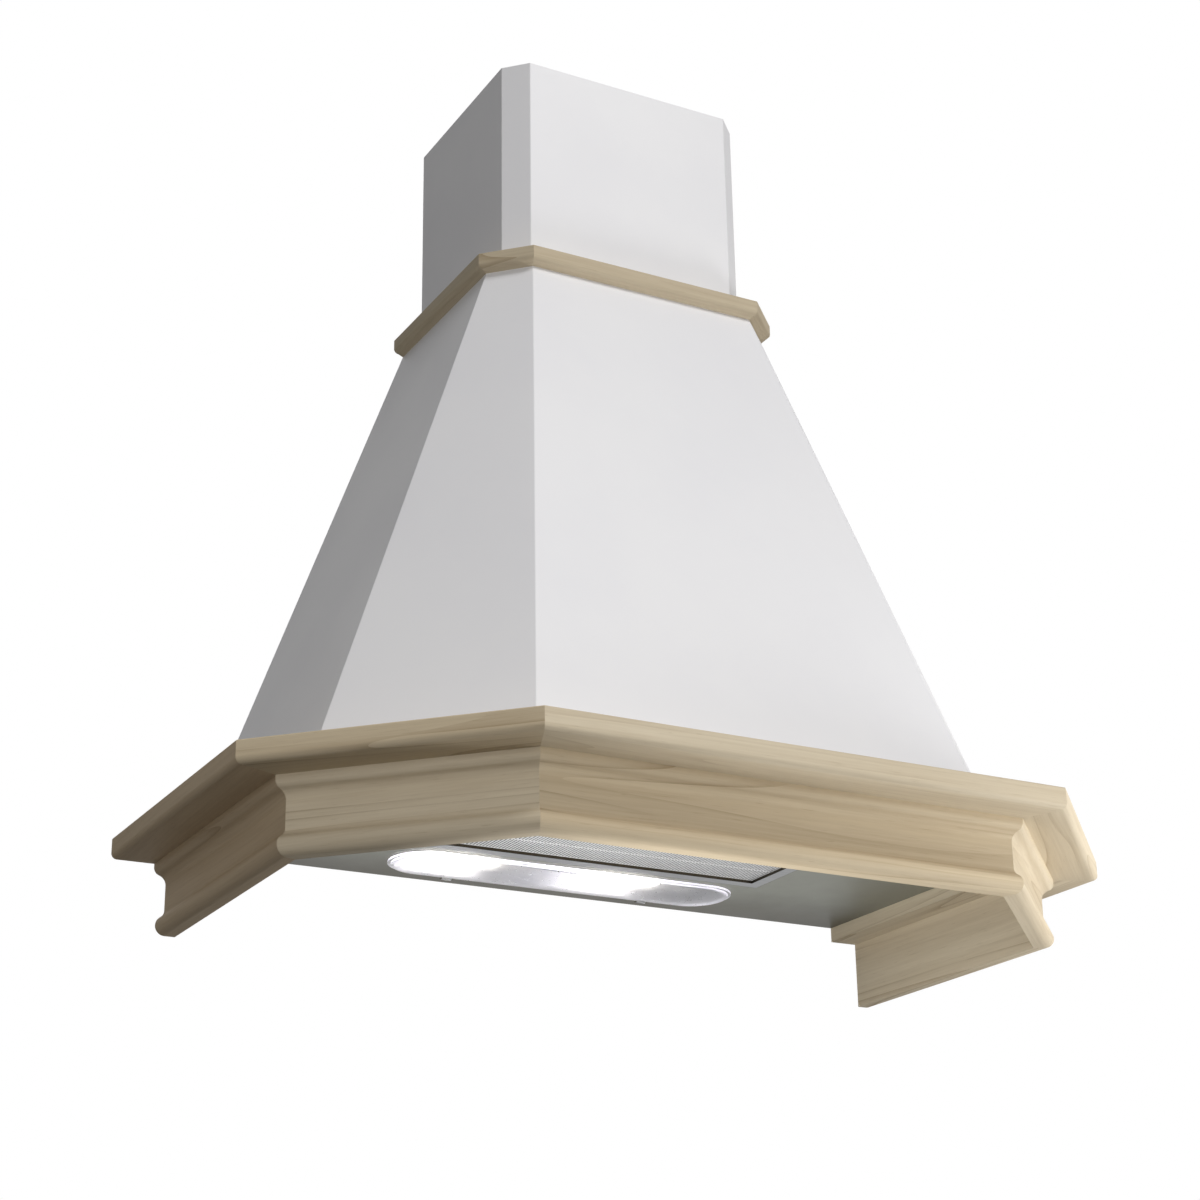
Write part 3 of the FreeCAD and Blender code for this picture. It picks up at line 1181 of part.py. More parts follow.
def outlet_spigot():
    """Round duct collar on a plate, with an inner seat for the flaps."""
    bore = SPIGOT_RADIUS - SPIGOT_WALL
    half_x = spigot_plate_half()
    plate = box(-half_x, half_x, SCROLL_FRONT, SCROLL_REAR, OUTLET_Z, OUTLET_Z + SPIGOT_PLATE)
    centre = V(0, DUCT_Y, OUTLET_Z)
    up = V(0, 0, 1)
    collar = rod(centre, up, SPIGOT_RADIUS, SPIGOT_PLATE + SPIGOT_HEIGHT)
    shape = joined([plate, collar]).cut(rod(centre, up, bore, SPIGOT_PLATE + SPIGOT_HEIGHT))
    seat_top = FLAP_PIN_Z - FLAP_SHEET / 2 - REST_GAP
    seat = tube(V(0, DUCT_Y, seat_top - SEAT_HEIGHT), up, bore + SPIGOT_WALL / 2, bore - SEAT_WIDTH,
                SEAT_HEIGHT)
    pin_hole = rod(V(0, DUCT_Y - SPIGOT_RADIUS, FLAP_PIN_Z), V(0, 1, 0), FLAP_PIN_RADIUS + SHAFT_GAP,
                   2 * SPIGOT_RADIUS)
    save("outlet_spigot", joined([shape, seat]).cut(pin_hole))
    reach = math.sqrt(SPIGOT_RADIUS ** 2 - FLAP_PIN_RADIUS ** 2) - SCREW_GAP
    save("flap_pin", rod(V(0, DUCT_Y - reach, FLAP_PIN_Z), V(0, 1, 0), FLAP_PIN_RADIUS, 2 * reach))


def flap(side, spans):
    """Half-round flap with two barrels on the pin."""
    radius = SPIGOT_RADIUS - SPIGOT_WALL - FLAP_GAP
    centre = V(0, DUCT_Y, FLAP_PIN_Z - FLAP_SHEET / 2)
    disc = rod(centre, V(0, 0, 1), radius, FLAP_SHEET)
    keep = box(side * FLAP_SETBACK, side * SPIGOT_RADIUS, DUCT_Y - SPIGOT_RADIUS, DUCT_Y + SPIGOT_RADIUS,
               centre.z, centre.z + FLAP_SHEET)
    shapes = [disc.common(keep)]
    bores = []
    for low, high in spans:
        start = V(0, DUCT_Y + low, FLAP_PIN_Z)
        shapes.append(rod(start, V(0, 1, 0), FLAP_BARREL, high - low))
        shapes.append(box(0, side * (FLAP_SETBACK + 1), start.y, start.y + high - low, centre.z,
                          centre.z + FLAP_SHEET))
        bores.append(rod(start, V(0, 1, 0), FLAP_PIN_RADIUS + FLAP_PIN_GAP, high - low))
    return joined(shapes).cut(bores)


def flaps():
    pitch = 2 * FLAP_REACH / 4
    spans = [(k * pitch - FLAP_REACH, (k + 1) * pitch - FLAP_REACH - BARREL_GAP) for k in range(4)]
    save("flap_left", flap(-1, spans[0::2]))
    save("flap_right", flap(1, spans[1::2]))


# ---------------------------------------------------------------- electrical box

def control_box():
    left, right = BOX_LEFT, BOX_LEFT + BOX_LENGTH
    low, high = BOX_BOTTOM, BOX_BOTTOM + BOX_HEIGHT
    back, front = -BACK_SHEET, -BACK_SHEET - BOX_DEPTH
    wall = BOX_WALL
    tray = box(left, right, front, back, low, high)
    tray = tray.cut(box(left + wall, right - wall, front, back - wall, low + wall, high - wall))
    middle_x = left + BOX_LENGTH / 2
    gland_x = right - GLAND_INSET
    gland_y = (back + front) / 2
    tray = tray.cut(rod(V(gland_x, gland_y, high - wall), V(0, 0, 1), GLAND_RADIUS * 0.8 + SCREW_GAP,
                        wall))
    save("control_box", tray)
    cover_plate = box(left, right, front - wall, front, low, high)
    lip = box(left + wall + REST_GAP, right - wall - REST_GAP, front, front + 2 * wall,
              low + wall + REST_GAP, high - wall - REST_GAP)
    lip = lip.cut(box(left + 2 * wall + REST_GAP, right - 2 * wall - REST_GAP, front, front + 2 * wall,
                      low + 2 * wall + REST_GAP, high - 2 * wall - REST_GAP))
    save("control_box_cover", joined([cover_plate, lip]))
    base_y = back - wall
    terminal_x = middle_x - TERMINAL_LENGTH / 2
    terminal_z = high - wall - GLAND_LENGTH - TERMINAL_HEIGHT
    block = box(terminal_x, terminal_x + TERMINAL_LENGTH, base_y - TERMINAL_DEPTH, base_y, terminal_z,
                terminal_z + TERMINAL_HEIGHT)
    pitch = TERMINAL_LENGTH / TERMINAL_WAYS
    wells = [rod(V(terminal_x + (k + 0.5) * pitch, base_y - TERMINAL_DEPTH,
                   terminal_z + TERMINAL_HEIGHT / 2), V(0, 1, 0), pitch * 0.28, TERMINAL_DEPTH * 0.4)
             for k in range(TERMINAL_WAYS)]
    save("terminal_block", block.cut(wells))
    can_z = low + wall + CAPACITOR_RADIUS + 3 * wall
    can = rod(V(middle_x - CAPACITOR_LENGTH / 2, base_y - CAPACITOR_RADIUS, can_z), V(1, 0, 0),
              CAPACITOR_RADIUS, CAPACITOR_LENGTH)
    ends = [edge for edge in can.Edges if edge.Curve.TypeId == "Part::GeomCircle"]
    save("capacitor", can.makeFillet(wall * 0.6, ends))
    gland(V(gland_x, gland_y, high))


def gland(seat):
    """Gland for the mains lead: flange on the box, threaded neck through its wall, lock nut inside."""
    up = V(0, 0, 1)
    wall = BOX_WALL
    below = GLAND_LENGTH * 0.3
    neck = rod(seat - up * (wall + below), up, GLAND_RADIUS * 0.8, wall + below)
    collar = hexagon(seat, up, GLAND_RADIUS * 2, GLAND_FLANGE)
    dome_height = GLAND_LENGTH - wall - below - GLAND_FLANGE
    dome = rod(seat + up * GLAND_FLANGE, up, GLAND_RADIUS * 0.85, dome_height)
    top = [edge for edge in dome.Edges if edge.BoundBox.ZMin > dome.BoundBox.ZMax - 0.01]
    dome = dome.makeFillet(GLAND_RADIUS * 0.3, top)
    nut = hexagon(seat - up * (wall + GLAND_FLANGE), up, GLAND_RADIUS * 2, GLAND_FLANGE)
    bore = rod(seat - up * (wall + below), up, GLAND_BORE, GLAND_LENGTH)
    save("cable_gland", joined([neck, collar, dome, nut]).cut(bore))


# ---------------------------------------------------------------- build

def build():
    os.makedirs("parts", exist_ok=True)
    timber_frame()
    timber_collar()
    canopy()
    back_plate()
    lower_chimney()
    upper_chimney()
    chimney_bracket()
    panel()
    filter_frame()
    filter_mesh()
    filter_latch()
    latch_spring()
    lens()
    lens_hinges()
    lamp_tray()
    lamps()
    controls()
    blower_housing()
    blower_hangers()
    blower_screws()
    inlet_grille()
    motor()
    impeller()
    outlet_spigot()
    flaps()
    control_box()


build()
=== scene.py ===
import math

import bmesh
import bpy
from mathutils import Matrix, Vector


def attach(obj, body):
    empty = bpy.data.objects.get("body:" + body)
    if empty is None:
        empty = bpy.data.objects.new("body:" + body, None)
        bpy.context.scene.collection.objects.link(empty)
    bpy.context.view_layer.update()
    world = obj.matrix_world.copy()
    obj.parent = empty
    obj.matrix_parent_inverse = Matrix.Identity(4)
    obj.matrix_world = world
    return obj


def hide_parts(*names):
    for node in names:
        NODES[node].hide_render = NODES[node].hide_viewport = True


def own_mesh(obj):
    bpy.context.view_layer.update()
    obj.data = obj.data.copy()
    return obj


# Wall range hood: white enamelled canopy and chimney, raw timber cornice and collar,
# grey suction panel with a grease filter, two lamps under a clear cover, and a blower inside.
# Metres. X to the right, Y into the wall, Z up; the origin is between the hanging holes.

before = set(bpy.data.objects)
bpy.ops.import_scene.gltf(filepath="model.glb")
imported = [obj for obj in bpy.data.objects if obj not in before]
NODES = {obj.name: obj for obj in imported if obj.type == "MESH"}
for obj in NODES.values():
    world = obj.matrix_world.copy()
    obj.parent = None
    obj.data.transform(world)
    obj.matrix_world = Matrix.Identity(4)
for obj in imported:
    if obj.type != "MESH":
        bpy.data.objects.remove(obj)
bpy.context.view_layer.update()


def colour(red, green, blue):
    """Linear colour from the 0 to 255 values that a screen shows."""
    def linear(value):
        share = value / 255
        return share / 12.92 if share <= 0.04045 else ((share + 0.055) / 1.055) ** 2.4
    return (linear(red), linear(green), linear(blue), 1.0)


BLACK = (0.0, 0.0, 0.0, 1.0)
WHITE = (1.0, 1.0, 1.0, 1.0)


# ---------------------------------------------------------------- camera and lights

CAMERA_PLACE = (-1.08917, -2.12833, -0.91908)
CAMERA_YAW = 28.68              # degrees to the right of the wall's normal
CAMERA_PITCH = 21.37            # degrees upward
CAMERA_ROLL = -0.94             # degrees by which its right side is lifted
LENS_MM = 72.04
SENSOR_MM = 36.0
NEAREST_SEEN = 0.05
FARTHEST_SEEN = 60.0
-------
> [Set problem]: Word for word, reproduce the listing above from its start up to and including the line that has "2 * reach))". Give only those lines.

> [Response to this exercise]:
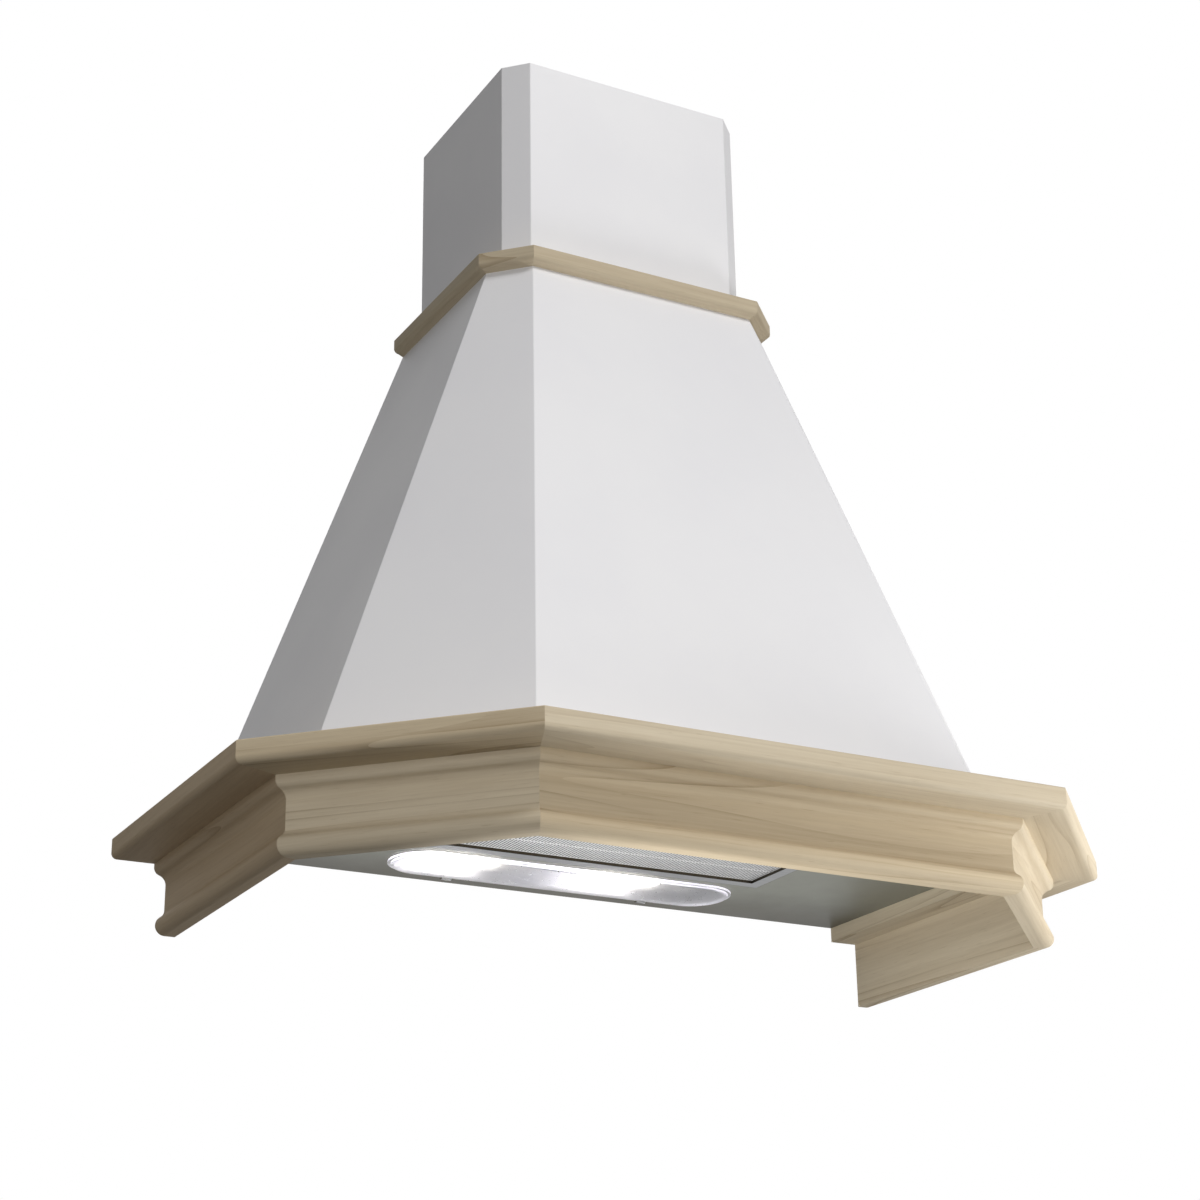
Write part 3 of the FreeCAD and Blender code for this picture. It picks up at line 1181 of part.py. More parts follow.
def outlet_spigot():
    """Round duct collar on a plate, with an inner seat for the flaps."""
    bore = SPIGOT_RADIUS - SPIGOT_WALL
    half_x = spigot_plate_half()
    plate = box(-half_x, half_x, SCROLL_FRONT, SCROLL_REAR, OUTLET_Z, OUTLET_Z + SPIGOT_PLATE)
    centre = V(0, DUCT_Y, OUTLET_Z)
    up = V(0, 0, 1)
    collar = rod(centre, up, SPIGOT_RADIUS, SPIGOT_PLATE + SPIGOT_HEIGHT)
    shape = joined([plate, collar]).cut(rod(centre, up, bore, SPIGOT_PLATE + SPIGOT_HEIGHT))
    seat_top = FLAP_PIN_Z - FLAP_SHEET / 2 - REST_GAP
    seat = tube(V(0, DUCT_Y, seat_top - SEAT_HEIGHT), up, bore + SPIGOT_WALL / 2, bore - SEAT_WIDTH,
                SEAT_HEIGHT)
    pin_hole = rod(V(0, DUCT_Y - SPIGOT_RADIUS, FLAP_PIN_Z), V(0, 1, 0), FLAP_PIN_RADIUS + SHAFT_GAP,
                   2 * SPIGOT_RADIUS)
    save("outlet_spigot", joined([shape, seat]).cut(pin_hole))
    reach = math.sqrt(SPIGOT_RADIUS ** 2 - FLAP_PIN_RADIUS ** 2) - SCREW_GAP
    save("flap_pin", rod(V(0, DUCT_Y - reach, FLAP_PIN_Z), V(0, 1, 0), FLAP_PIN_RADIUS, 2 * reach))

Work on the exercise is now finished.